Here's the ASCII text AutoLISP utility (download a copy here).

How does this thing work?
Step 1: gets the active project's scratch database file name
Step 2: queries the COMP table and gathers all cable marker parents with non-blank CAT values
Step 3: prompts user to select row(s) to process
Step 4: processes each row, one at a time, looks for target cable name attributes
Step 4a: For each cable name attribute value, searches the queried data for a match
Step 4b: on a match, appends the mfg/cat info on to the tag attribute and writes it back out to the row
To Use:
1. APPLOAD the attached AutoLisp utility
2. With tabular terminal strip shown on active drawing, type ADD_CABLE_CAT [Enter] at the AutoCAD command line.
3. Select rows you want to process or window the whole tabular terminal strip representation. It should update.

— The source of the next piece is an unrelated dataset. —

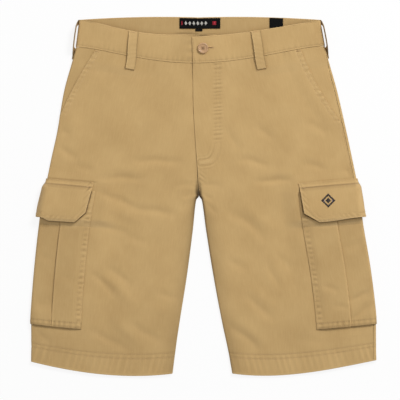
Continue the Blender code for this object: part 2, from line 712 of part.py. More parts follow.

Note: this won't work on the "table" version of the terminal strip layout, only works on the 2nd radio button version shown in the first image above. Maybe check future posting for the "table" version or, be bold, and modify the above program to work on the table version ( ! ).
Enhancements:
Here's an idea. Modify the "row block" and add in a separate set of attributes for the cable from/to mfg and catalog attribute values. Write to these instead of appending the catalog info to the cable tag attribute value. Would look neater!